Challenge
For the listing that follows, give again exactly the lines from the one with "make_stick()" to the one with "from mathutils import Matrix", including both.

Data shown
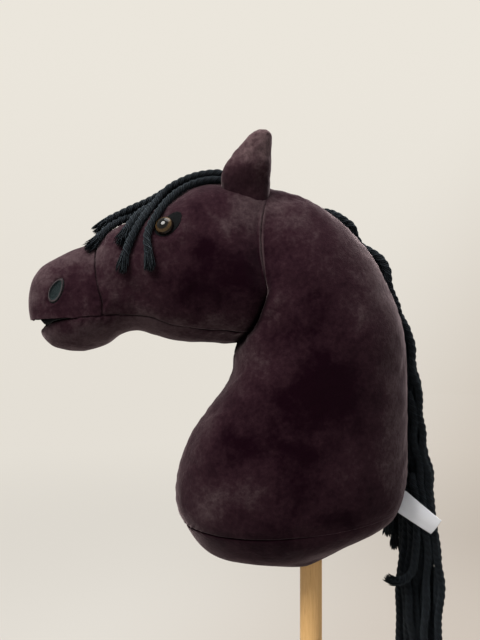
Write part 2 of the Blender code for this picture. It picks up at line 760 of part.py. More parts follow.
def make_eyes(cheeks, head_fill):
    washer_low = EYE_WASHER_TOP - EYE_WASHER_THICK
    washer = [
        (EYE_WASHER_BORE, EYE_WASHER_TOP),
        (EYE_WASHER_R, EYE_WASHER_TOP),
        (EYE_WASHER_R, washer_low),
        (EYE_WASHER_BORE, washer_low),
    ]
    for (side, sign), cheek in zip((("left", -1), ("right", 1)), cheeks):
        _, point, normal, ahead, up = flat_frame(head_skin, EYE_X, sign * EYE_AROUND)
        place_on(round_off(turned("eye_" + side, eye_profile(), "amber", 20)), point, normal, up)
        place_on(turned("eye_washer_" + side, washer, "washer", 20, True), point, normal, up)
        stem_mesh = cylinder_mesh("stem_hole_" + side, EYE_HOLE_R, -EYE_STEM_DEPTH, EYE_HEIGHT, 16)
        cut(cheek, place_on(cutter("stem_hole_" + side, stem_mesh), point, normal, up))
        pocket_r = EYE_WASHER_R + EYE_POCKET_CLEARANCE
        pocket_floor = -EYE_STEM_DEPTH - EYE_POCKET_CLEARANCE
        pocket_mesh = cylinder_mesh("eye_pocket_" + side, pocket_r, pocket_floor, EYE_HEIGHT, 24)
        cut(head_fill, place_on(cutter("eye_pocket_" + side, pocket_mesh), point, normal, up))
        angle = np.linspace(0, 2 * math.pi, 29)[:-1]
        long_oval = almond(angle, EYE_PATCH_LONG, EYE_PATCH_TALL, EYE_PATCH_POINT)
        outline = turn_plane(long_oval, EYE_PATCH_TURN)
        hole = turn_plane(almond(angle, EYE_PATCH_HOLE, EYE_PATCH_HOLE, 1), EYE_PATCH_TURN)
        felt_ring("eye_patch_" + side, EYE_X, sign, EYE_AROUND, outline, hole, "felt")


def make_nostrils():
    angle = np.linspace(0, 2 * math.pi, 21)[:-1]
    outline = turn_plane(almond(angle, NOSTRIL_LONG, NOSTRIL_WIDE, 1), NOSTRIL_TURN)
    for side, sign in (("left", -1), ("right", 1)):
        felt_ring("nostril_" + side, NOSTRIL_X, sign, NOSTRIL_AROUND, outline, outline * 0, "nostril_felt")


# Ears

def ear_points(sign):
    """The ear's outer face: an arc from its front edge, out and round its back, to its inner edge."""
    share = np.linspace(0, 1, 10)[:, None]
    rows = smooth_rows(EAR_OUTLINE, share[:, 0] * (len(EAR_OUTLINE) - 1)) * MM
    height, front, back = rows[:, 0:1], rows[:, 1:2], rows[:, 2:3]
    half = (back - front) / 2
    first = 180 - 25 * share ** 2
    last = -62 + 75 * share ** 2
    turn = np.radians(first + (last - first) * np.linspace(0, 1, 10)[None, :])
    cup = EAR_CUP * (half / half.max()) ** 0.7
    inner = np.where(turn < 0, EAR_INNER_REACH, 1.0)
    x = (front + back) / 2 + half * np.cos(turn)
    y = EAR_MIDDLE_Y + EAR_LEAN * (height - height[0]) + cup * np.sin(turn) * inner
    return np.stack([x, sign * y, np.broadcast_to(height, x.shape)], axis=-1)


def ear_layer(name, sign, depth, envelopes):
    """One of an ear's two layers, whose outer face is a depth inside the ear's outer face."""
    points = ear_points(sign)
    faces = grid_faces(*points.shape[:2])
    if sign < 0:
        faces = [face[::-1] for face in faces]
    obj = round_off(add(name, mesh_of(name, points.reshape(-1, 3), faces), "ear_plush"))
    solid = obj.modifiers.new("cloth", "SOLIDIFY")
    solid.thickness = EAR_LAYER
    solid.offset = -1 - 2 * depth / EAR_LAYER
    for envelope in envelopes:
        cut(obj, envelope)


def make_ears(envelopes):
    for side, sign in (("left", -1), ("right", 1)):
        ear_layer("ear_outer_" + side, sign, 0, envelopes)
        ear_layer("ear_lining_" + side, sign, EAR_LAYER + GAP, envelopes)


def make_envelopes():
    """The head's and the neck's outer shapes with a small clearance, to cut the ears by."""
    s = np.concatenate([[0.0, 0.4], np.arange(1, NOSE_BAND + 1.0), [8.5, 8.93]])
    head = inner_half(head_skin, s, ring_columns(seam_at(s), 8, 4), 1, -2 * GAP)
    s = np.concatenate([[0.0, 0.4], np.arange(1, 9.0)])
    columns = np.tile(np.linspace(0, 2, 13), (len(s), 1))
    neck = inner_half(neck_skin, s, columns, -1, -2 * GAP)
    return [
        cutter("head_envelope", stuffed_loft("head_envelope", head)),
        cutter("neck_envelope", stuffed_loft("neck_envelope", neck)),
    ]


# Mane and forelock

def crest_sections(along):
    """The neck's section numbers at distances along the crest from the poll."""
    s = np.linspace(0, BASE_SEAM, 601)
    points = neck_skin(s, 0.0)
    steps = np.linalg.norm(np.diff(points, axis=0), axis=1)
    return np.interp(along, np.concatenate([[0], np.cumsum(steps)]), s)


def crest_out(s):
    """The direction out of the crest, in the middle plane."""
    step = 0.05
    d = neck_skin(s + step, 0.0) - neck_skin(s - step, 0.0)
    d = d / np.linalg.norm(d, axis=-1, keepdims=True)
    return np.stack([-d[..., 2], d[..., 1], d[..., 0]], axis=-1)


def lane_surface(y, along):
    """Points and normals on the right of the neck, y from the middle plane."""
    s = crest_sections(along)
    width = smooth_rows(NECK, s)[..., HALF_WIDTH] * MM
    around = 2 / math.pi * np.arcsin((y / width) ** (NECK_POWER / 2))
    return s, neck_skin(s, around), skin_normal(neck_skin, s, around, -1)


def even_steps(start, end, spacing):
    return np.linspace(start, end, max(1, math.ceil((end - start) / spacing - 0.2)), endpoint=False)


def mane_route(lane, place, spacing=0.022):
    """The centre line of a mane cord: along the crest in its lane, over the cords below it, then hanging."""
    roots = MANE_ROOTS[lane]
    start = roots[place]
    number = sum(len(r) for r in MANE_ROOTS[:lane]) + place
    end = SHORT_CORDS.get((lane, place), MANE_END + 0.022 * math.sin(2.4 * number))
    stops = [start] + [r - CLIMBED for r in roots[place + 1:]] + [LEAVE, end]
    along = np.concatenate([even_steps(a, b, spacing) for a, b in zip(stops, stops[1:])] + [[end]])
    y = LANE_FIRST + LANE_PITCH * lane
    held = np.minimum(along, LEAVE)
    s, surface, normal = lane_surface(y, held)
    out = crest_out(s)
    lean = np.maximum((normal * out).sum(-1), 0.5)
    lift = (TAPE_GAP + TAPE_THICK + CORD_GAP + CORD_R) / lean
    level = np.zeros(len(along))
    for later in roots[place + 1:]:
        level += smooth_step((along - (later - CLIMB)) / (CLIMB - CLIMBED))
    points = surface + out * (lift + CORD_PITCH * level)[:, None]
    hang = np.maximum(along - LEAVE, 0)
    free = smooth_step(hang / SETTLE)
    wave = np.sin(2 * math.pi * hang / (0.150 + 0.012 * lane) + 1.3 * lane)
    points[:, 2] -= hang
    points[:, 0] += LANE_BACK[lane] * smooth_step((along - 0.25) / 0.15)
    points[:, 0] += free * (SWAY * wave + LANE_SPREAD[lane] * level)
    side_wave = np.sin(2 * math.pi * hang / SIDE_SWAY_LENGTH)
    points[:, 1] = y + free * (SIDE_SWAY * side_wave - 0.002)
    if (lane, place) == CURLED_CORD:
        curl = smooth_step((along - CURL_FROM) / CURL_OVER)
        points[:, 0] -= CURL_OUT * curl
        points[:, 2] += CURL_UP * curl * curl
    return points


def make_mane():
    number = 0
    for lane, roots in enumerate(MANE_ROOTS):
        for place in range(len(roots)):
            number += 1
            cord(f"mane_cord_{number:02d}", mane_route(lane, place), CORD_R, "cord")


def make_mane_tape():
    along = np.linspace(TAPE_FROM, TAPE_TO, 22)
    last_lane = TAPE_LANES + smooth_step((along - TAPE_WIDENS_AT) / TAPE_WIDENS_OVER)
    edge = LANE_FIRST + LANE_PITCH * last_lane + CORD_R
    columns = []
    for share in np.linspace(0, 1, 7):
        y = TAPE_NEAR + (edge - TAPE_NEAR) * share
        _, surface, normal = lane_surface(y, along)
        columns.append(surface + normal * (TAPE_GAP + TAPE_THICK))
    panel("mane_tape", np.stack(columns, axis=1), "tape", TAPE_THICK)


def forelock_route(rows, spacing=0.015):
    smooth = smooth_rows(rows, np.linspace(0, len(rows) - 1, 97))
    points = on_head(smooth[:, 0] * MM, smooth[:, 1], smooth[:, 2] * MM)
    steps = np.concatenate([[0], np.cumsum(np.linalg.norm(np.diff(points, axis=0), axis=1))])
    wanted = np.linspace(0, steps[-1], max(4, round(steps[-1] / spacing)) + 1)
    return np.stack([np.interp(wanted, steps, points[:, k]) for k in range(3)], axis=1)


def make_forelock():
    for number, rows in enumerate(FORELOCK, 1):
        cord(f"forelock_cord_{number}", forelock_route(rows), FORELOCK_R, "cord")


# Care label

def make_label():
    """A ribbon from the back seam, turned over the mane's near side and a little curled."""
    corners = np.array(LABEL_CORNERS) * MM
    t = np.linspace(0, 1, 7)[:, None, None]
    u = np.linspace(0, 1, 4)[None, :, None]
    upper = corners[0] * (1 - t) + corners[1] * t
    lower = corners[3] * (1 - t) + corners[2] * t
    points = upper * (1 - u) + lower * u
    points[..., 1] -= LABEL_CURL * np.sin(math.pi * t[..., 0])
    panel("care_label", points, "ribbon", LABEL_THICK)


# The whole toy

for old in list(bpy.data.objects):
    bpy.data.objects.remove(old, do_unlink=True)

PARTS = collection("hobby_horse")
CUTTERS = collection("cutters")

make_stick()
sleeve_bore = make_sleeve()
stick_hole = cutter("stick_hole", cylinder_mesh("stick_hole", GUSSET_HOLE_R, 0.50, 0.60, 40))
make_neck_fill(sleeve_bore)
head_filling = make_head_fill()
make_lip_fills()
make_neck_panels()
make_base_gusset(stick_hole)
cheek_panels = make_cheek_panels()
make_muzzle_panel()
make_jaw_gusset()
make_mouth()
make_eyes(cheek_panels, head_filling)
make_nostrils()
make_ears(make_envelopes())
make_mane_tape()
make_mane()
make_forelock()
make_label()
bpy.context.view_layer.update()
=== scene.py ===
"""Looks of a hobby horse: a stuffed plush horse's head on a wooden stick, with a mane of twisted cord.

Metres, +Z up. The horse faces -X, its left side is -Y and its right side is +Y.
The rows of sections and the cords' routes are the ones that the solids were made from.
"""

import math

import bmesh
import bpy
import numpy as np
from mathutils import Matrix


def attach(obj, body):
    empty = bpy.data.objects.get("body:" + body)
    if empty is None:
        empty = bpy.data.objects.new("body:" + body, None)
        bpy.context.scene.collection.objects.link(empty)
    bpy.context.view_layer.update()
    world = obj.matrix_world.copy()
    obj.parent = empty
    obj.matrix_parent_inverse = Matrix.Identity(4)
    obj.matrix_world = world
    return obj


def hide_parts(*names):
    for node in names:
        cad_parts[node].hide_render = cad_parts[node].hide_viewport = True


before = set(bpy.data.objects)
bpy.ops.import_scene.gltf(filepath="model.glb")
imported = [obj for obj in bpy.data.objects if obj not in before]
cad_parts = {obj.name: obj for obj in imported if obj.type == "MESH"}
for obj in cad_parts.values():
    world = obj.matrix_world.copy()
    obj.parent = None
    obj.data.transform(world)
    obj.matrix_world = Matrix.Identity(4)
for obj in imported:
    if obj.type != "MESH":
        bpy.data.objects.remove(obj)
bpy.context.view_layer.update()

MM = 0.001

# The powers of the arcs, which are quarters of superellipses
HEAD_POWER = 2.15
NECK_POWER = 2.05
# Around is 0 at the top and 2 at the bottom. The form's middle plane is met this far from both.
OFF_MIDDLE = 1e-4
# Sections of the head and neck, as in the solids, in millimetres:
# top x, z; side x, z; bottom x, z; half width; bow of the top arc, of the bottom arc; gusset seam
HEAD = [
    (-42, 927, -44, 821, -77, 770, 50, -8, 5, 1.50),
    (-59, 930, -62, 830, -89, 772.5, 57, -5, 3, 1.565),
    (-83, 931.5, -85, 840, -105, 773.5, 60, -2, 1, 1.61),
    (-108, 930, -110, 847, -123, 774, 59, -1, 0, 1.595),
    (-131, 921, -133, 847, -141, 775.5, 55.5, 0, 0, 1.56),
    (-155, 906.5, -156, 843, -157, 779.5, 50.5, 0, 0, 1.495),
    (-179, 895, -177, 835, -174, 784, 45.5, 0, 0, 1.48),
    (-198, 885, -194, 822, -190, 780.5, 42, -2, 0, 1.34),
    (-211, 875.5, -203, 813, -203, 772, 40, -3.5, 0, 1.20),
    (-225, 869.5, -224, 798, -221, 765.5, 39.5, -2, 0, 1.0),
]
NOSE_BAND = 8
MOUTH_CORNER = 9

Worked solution
make_stick()
sleeve_bore = make_sleeve()
stick_hole = cutter("stick_hole", cylinder_mesh("stick_hole", GUSSET_HOLE_R, 0.50, 0.60, 40))
make_neck_fill(sleeve_bore)
head_filling = make_head_fill()
make_lip_fills()
make_neck_panels()
make_base_gusset(stick_hole)
cheek_panels = make_cheek_panels()
make_muzzle_panel()
make_jaw_gusset()
make_mouth()
make_eyes(cheek_panels, head_filling)
make_nostrils()
make_ears(make_envelopes())
make_mane_tape()
make_mane()
make_forelock()
make_label()
bpy.context.view_layer.update()
=== scene.py ===
"""Looks of a hobby horse: a stuffed plush horse's head on a wooden stick, with a mane of twisted cord.

Metres, +Z up. The horse faces -X, its left side is -Y and its right side is +Y.
The rows of sections and the cords' routes are the ones that the solids were made from.
"""

import math

import bmesh
import bpy
import numpy as np
from mathutils import Matrix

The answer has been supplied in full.